_Short exercise_. Restate word for word the lines beginning at the one that contains "that it lies on" and ending at the one that contains "points = [vertex.co"; include both and nothing else.

_Given data_.
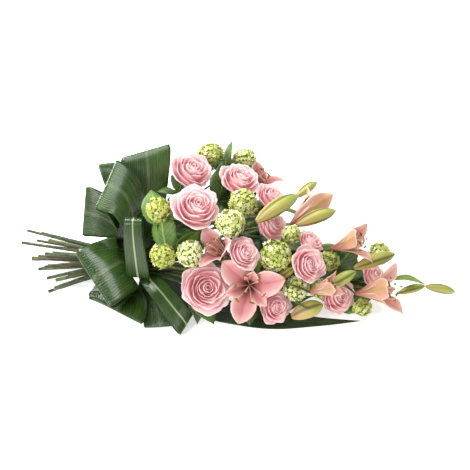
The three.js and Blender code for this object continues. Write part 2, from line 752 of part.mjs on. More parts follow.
function smooth(line, share) {
  for (let k = 1; k + 1 < line.points.length; k += 1) {
    if (isFree(line, k)) {
      line.points[k].lerp(between(line.points[k - 1], line.points[k + 1], 0.5), share);
    }
  }
}

// Bends stems and twigs clear of each other and of the heads
function bendClear(passes) {
  for (let pass = 0; pass < passes; pass += 1) {
    plants.forEach((plant, i) => {
      for (const line of plant.lines) {
        for (const other of plants.slice(0, i).flatMap((each) => each.lines)) {
          partLines(line, other);
        }
        for (const each of heads) {
          if (each !== line.carries) {
            leaveHead(line, each);
          }
        }
        if (pass < passes * BENDING.smoothed) {
          smooth(line, BENDING.stiffness);
        }
        line.points.filter((_, k) => isFree(line, k)).forEach((p) => p.setZ(Math.max(p.z, STEM.lowest)));
      }
    });
  }
}

// Solids of the stems with all that is fused to them

// A neck widens from its first to its second distance below the flower
const NECK = [13, 6];

function stemSolid(plant, draw) {
  const [stem, ...twigs] = plant.lines;
  const { kind } = plant;
  const thin = UPPER_RADIUS[kind];
  const count = stem.points.length;
  const radii = stem.points.map((_, k) => {
    return k < 2 ? CUT_RADIUS[kind] : STEM.waist + ((thin - STEM.waist) * Math.max(0, k - 3)) / (count - 4);
  });
  const spine = [...stem.points];
  const { carries } = stem;
  if (carries) {
    const seat = spine.pop();
    radii.pop();
    const wide = carries.kind === 'bloom' ? carries.across * BLOOM[0].r : CUP.base;
    spine.push(...NECK.map((distance) => along(seat, carries.axis, -distance)), seat);
    radii.push(thin, wide, wide);
  }
  const pieces = [];
  plant.loads = [];
  if (carries) {
    pieces.push(rod(spine, radii, STEM.sides, carries.axis, [2, 3]));
  }
  for (const [k, twig] of twigs.entries()) {
    const { carries: load, points } = twig;
    const sunk = load.kind === 'bud' ? along(load.base, load.axis, 2) : points[points.length - 1];
    const line = [...points.slice(1, -1), sunk];
    const slim = TWIG_RADIUS[kind];
    const widths = line.map((_, i) => (load.kind === 'flower' && i === line.length - 1 ? 3.2 : slim));
    if (k === 0) {
      pieces.push(rod([...spine, ...line], [...radii, ...widths], STEM.sides, load.axis, [2, 3]));
    } else {
      pieces.push(rod([points[0], ...line], [slim, ...widths], 4, load.axis));
    }
    if (load.kind === 'bud') {
      plant.loads.push(lilyBud(load));
    }
    if (load.kind === 'snowball') {
      plant.loads.push(snowball(load.centre, load.r, 6 * draw()));
    }
  }
  return fuse([...pieces, ...plant.loads]);
}

// Leaves on the stems: width and rows in parts of the leaf's length
const SMALL_LEAF = {
  rose: { widths: [0.05, 0.62, 0.56, 0.03], bow: 0.14, crease: 0.1 },
  spray: { widths: [0.05, 0.64, 0.58, 0.04], bow: 0.12, crease: 0.08 },
  lily: { widths: [0.06, 0.22, 0.2, 0.03], bow: 0.16, crease: 0.12 },
};
const LEAF_STEPS = [0, 0.3, 0.68, 1];
const LEAF_LENGTH = { least: 40, most: 96 };

function smallLeaf(kind, root, tip, roll, extra) {
  const { widths, bow, crease } = SMALL_LEAF[kind];
  const heading = tip.clone().sub(root);
  const length = heading.length();
  heading.normalize();
  const lift = squareTo(heading, point(0, 0, 1)).applyAxisAngle(heading, degrees(roll));
  const spine = LEAF_STEPS.map((t) => along(between(root, tip, t), lift, bow * length * 4 * t * (1 - t)));
  const side = heading.clone().cross(lift);
  const across = widths.map((width) => width * length);
  return ribbon(spine, headings(spine), spine.map(() => side), across, -crease, LEAF.small + extra);
}

// A leaf takes the first root, turn and length that leave it clear of all that is there
function growLeaf(plant, wished, isClear) {
  const tip = place(wished);
  const roots = plant.lines.flatMap((line) => line.points.slice(line.fixed, -1));
  roots.sort((a, b) => a.distanceTo(tip) - b.distanceTo(tip));
  for (const root of roots.slice(0, 4)) {
    const far = Math.min(Math.max(root.distanceTo(tip), LEAF_LENGTH.least), LEAF_LENGTH.most);
    const heading = tip.clone().sub(root).normalize();
    for (const share of [1, 0.8]) {
      for (const roll of [0, 40, -40, 80, -80]) {
        const end = along(root, heading, far * share);
        if (isClear(smallLeaf(plant.kind, root, end, roll, 2 * GAP))) {
          return smallLeaf(plant.kind, root, end, roll, 0);
        }
      }
    }
  }
  return null;
}

// Folded and flat leaves with their tails in the binding

function tailPoint(angle, radius, x) {
  const turn = degrees(angle);
  return point(x, BINDING.y + radius * Math.cos(turn), BINDING.z + radius * Math.sin(turn));
}

// Two points for each stretch of a curve through the places, one for the first and the last
function fineLine(places) {
  const curve = new THREE.CatmullRomCurve3(places, false, 'centripetal');
  const spans = places.length - 1;
  const stops = [0, 1];
  for (let k = 2; k < spans; k += 1) {
    stops.push(k - 0.5, k);
  }
  stops.push(spans);
  return stops.map((stop) => curve.getPoint(stop / spans));
}

function lengthsAlong(spine) {
  let sum = 0;
  return spine.map((p, k) => {
    sum += k ? p.distanceTo(spine[k - 1]) : 0;
    return sum;
  });
}

// Both layers follow the midrib from the binding, and a half round joins them at the fold
function foldedLeaf({ fold, along: crest, width, tail, side, fat, path, taper = LEAF.taper }) {
  const spine = fineLine([
    tailPoint(tail, TAIL.radius, -side * TAIL.end),
    tailPoint(tail, TAIL.radius, side * TAIL.out),
    ...path.map(place),
    place(fold),
  ]);
  const axes = headings(spine, [0]);
  const runs = lengthsAlong(spine);
  const round = tailPoint(tail + 90, 1, 0).sub(BINDING);
  const line = place(crest).normalize();
  const match = round.dot(line) < 0 ? line.negate() : line;
  const steps = spine.map((centre, k) => {
    const share = Math.max(0, (runs[k] - runs[1]) / (runs[runs.length - 1] - runs[1]));
    const wished = between(round, match, Math.min(1, share * LEAF.twist));
    const across = squareTo(axes[k], wished).lerp(match, share ** 3).normalize();
    const normal = across.clone().cross(axes[k]).normalize();
    const apart = TAIL.leg + (fat / 2 - TAIL.leg) * Math.min(1, share * LEAF.twist);
    return { centre, across, normal, apart, width: TAIL.width + (width - TAIL.width) * share ** taper };
  });
  const last = steps.pop();
  const forward = axes[axes.length - 1];
  const turn = along(last.centre, forward, -fat / 2);
  const bend = FOLD_TURNS.map((angle) => {
    const [out, ahead] = [Math.cos(degrees(angle)), Math.sin(degrees(angle))];
    const centre = along(along(turn, last.normal, (out * fat) / 2), forward, (ahead * fat) / 2);
    return { ...last, centre, apart: 0 };
  });
  const layer = (way) => steps.map((step) => {
    return { ...step, centre: along(step.centre, step.normal, way * step.apart) };
  });
  const rows = [...layer(1), ...bend, ...layer(-1).reverse()].map((step) => {
    return [-1, 0, 1].map((t) => along(step.centre, step.across, (t * step.width) / 2));
  });
  return blade(rows, LEAF.fold);
}

function baseLeaf({ tail, width, line }) {
  const spine = fineLine([
    tailPoint(tail, BASE_LEAF.tailRadius, -TAIL.end),
    tailPoint(tail, BASE_LEAF.tailRadius, TAIL.out),
    ...line.map(place),
  ]);
  const low = LEAF.base / 2;
  spine.forEach((p) => p.setZ(Math.max(p.z, low)));
  const axes = headings(spine, [0, 1]);
  axes.filter((_, k) => spine[k].z <= low).forEach((axis) => axis.setZ(0).normalize());
  const runs = lengthsAlong(spine);
  const round = tailPoint(tail + 90, 1, 0).sub(BINDING);
  const total = runs[runs.length - 1];
  const sides = runs.map((run) => {
    const share = Math.min(1, Math.max(0, (run - runs[1]) / BASE_LEAF.turnsIn));
    return round.clone().lerp(ACROSS, share);
  });
  const widths = runs.map((run) => {
    const share = Math.max(0, (run - runs[1]) / (total - runs[1]));
    const body = Math.sin(Math.PI * share ** BASE_LEAF.fullest) ** BASE_LEAF.point;
    return TAIL.width * (1 - share) + width * body;
  });
  return ribbon(spine, axes, sides, widths, 0, LEAF.base);
}

// The binding: rounds of cord laid side by side into one ring
function bindingSolid() {
  const half = (TIE.wraps * TIE.cord) / 2;
  const profile = [new THREE.Vector2(TIE.inner, -half)];
  for (let k = 0; k < TIE.wraps; k += 1) {
    const start = -half + k * TIE.cord;
    profile.push(new THREE.Vector2(TIE.inner + TIE.depth * 0.7, start));
    profile.push(new THREE.Vector2(TIE.inner + TIE.depth, start + TIE.cord * 0.5));
  }
  profile.push(new THREE.Vector2(TIE.inner + TIE.depth * 0.7, half));
  profile.push(new THREE.Vector2(TIE.inner, half));
  profile.push(new THREE.Vector2(TIE.inner, -half));
  const geometry = new THREE.LatheGeometry(profile, TIE.sides);
  geometry.rotateZ(-Math.PI / 2);
  geometry.translate(...TIE.at);
  return toSolid(geometry);
}

// Colours of the pieces

const finish = (color, roughness) => new THREE.MeshStandardMaterial({ color, roughness, metalness: 0 });
const PINK_PETAL = finish('#eda9b4', 0.6);
const LILY_PETAL = finish('#d5837f', 0.5);
const GREEN_STEM = finish('#5d7431', 0.55);
const LILY_GREEN = finish('#98a33f', 0.5);
const SNOWBALL_GREEN = finish('#c9d37c', 0.7);
const GLOSSY_LEAF = finish('#2c4f23', 0.3);
const TWINE = finish('#8d7a52', 0.9);

// The pieces so far, by name, with the boxes round them
const pieces = new Map();

function add(name, solid, material) {
  pieces.set(name, { solid, material, box: solid.boundingBox() });
}

function clearOf(own) {
  return (solid) => {
    const box = solid.boundingBox();
    const meets = (other) => [0, 1, 2].every((k) => box.min[k] < other.max[k] && box.max[k] > other.min[k]);
    return [...pieces].every(([name, other]) => {
      return name === own || !meets(other.box) || solid.intersect(other.solid).volume() < 1e-6;
    });
  };
}

const numbered = (word, k) => `${word}_${String(k + 1).padStart(2, '0')}`;

function build() {
  spreadHeads(BENDING.spreads);
  giveSlots();
  const draw = seeded(11);
  for (const plant of plants) {
    layOut(plant, draw);
  }
  bendClear(BENDING.passes);
  const counts = { rose: 0, lily: 0, spray: 0 };
  const words = { rose: 'rose_stem', lily: 'lily_stem', spray: 'snowball_spray' };
  const greens = { rose: GREEN_STEM, lily: LILY_GREEN, spray: SNOWBALL_GREEN };
  let bloomCount = 0;
  for (const plant of plants) {
    plant.name = numbered(words[plant.kind], counts[plant.kind]);
    counts[plant.kind] += 1;
    add(plant.name, stemSolid(plant, draw), greens[plant.kind]);
    for (const bloom of plant.heads.filter((each) => each.kind === 'bloom')) {
      add(numbered('rose_bloom', bloomCount), roseBloom(bloom, 6 * draw()), PINK_PETAL);
      bloomCount += 1;
    }
  }
  for (const leaf of FOLDED) {
    add(`folded_leaf_${leaf.name}`, foldedLeaf(leaf), GLOSSY_LEAF);
  }
  BASE_LEAVES.forEach((leaf, k) => add(numbered('base_leaf', k), baseLeaf(leaf), GLOSSY_LEAF));
  add('binding', bindingSolid(), TWINE);
  heads.filter((each) => each.kind === 'flower').forEach((flower, k) => {
    const name = numbered('lily_flower', k);
    flower.spin = draw();
    add(name, lilyFlower(flower, clearOf(name)), LILY_PETAL);
  });
  for (const plant of plants) {
    for (const tip of plant.leaves) {
      const isClear = clearOf(plant.name);
      const offLoads = (solid) => plant.loads.every((load) => solid.intersect(load).volume() < 1e-6);
      const leaf = growLeaf(plant, tip, (solid) => isClear(solid) && offLoads(solid));
      if (leaf) {
        add(plant.name, fuse([pieces.get(plant.name).solid, leaf]), greens[plant.kind]);
      }
    }
  }
}

build();

const sheaf = new THREE.Group();
for (const [name, { solid, material }] of pieces) {
  const mesh = new THREE.Mesh(toGeometry(solid), material);
  mesh.name = name;
  sheaf.add(mesh);
}

// The part's origin is below the middle of its box, on the surface that it lies on
const box = new THREE.Box3().setFromObject(sheaf);
const middle = box.getCenter(new THREE.Vector3());
sheaf.position.set(-middle.x, -middle.y, -box.min.z);

const funeralSheaf = new THREE.Group();
funeralSheaf.add(sheaf);

export default funeralSheaf;
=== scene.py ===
"""Looks of the funeral sheaf: roses, lilies and snowball viburnum tied among folded aspidistra leaves.

Shapes are made in millimetres round the binding, as in the part's source, and are moved to the
frame's metres when they become meshes.
"""

import random
from math import ceil, cos, exp, pi, radians, sin, sqrt
from types import SimpleNamespace as Sizes

import bmesh
import bpy
import numpy as np
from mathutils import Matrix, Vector
from mathutils.kdtree import KDTree


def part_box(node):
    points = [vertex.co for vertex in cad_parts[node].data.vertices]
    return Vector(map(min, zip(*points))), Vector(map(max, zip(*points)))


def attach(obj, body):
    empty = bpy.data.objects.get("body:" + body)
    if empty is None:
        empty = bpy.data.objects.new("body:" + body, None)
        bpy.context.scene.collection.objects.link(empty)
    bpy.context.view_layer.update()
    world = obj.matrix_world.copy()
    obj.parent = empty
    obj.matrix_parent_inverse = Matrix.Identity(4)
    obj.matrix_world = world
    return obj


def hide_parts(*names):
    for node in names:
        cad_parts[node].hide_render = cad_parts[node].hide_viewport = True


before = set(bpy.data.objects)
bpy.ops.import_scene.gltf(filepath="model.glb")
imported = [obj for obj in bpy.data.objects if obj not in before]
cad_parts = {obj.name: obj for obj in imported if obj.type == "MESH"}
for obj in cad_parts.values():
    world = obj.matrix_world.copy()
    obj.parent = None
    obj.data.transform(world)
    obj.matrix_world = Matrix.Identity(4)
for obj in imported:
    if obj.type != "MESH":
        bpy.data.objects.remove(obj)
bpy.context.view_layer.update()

# Places and sizes, as in the part's source

GAP = 0.3
BINDING = np.array([0.0, 0.0, 45.0])
TIE = Sizes(inner=24.6, wraps=3, cord=6.0, depth=3.2)
BLOOM = Sizes(radius=0.5, height=0.27, depth=0.255)
FLOWER = Sizes(narrow=0.14, opens=0.2, height=0.34, depth=0.36)
SNOWBALL_LIFT = 0.35
SPREAD_PASSES = 60
SEED = 11

# Blooms: width, middle, the way it faces
ROSES = [
    (84, (96, 78, 200), (0.43, -0.24, 0.87)),
    (88, (119, -52, 201), (0.24, -0.38, 0.89)),
    (74, (183, 74, 190), (0.33, -0.23, 0.92)),
    (90, (170, -113, 85), (0.29, -0.74, 0.6)),
    (60, (221, -77, 160), (0.56, -0.43, 0.71)),
    (65, (256, -35, 172), (0.69, -0.27, 0.67)),
    (66, (308, -78, 119), (0.52, -0.58, 0.63)),
    (62, (268, -103, 60), (0.53, -0.68, 0.51)),
    (70, (372, -70, 61), (0.58, -0.65, 0.5)),
    (60, (242, 50, 171), (0.52, -0.09, 0.85)),
    (50, (315, -42, 149), (0.52, -0.09, 0.85)),
    (50, (424, -34, 87), (0.53, -0.23, 0.82)),
]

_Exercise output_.
// The part's origin is below the middle of its box, on the surface that it lies on
const box = new THREE.Box3().setFromObject(sheaf);
const middle = box.getCenter(new THREE.Vector3());
sheaf.position.set(-middle.x, -middle.y, -box.min.z);

const funeralSheaf = new THREE.Group();
funeralSheaf.add(sheaf);

export default funeralSheaf;
=== scene.py ===
"""Looks of the funeral sheaf: roses, lilies and snowball viburnum tied among folded aspidistra leaves.

Shapes are made in millimetres round the binding, as in the part's source, and are moved to the
frame's metres when they become meshes.
"""

import random
from math import ceil, cos, exp, pi, radians, sin, sqrt
from types import SimpleNamespace as Sizes

import bmesh
import bpy
import numpy as np
from mathutils import Matrix, Vector
from mathutils.kdtree import KDTree


def part_box(node):
    points = [vertex.co for vertex in cad_parts[node].data.vertices]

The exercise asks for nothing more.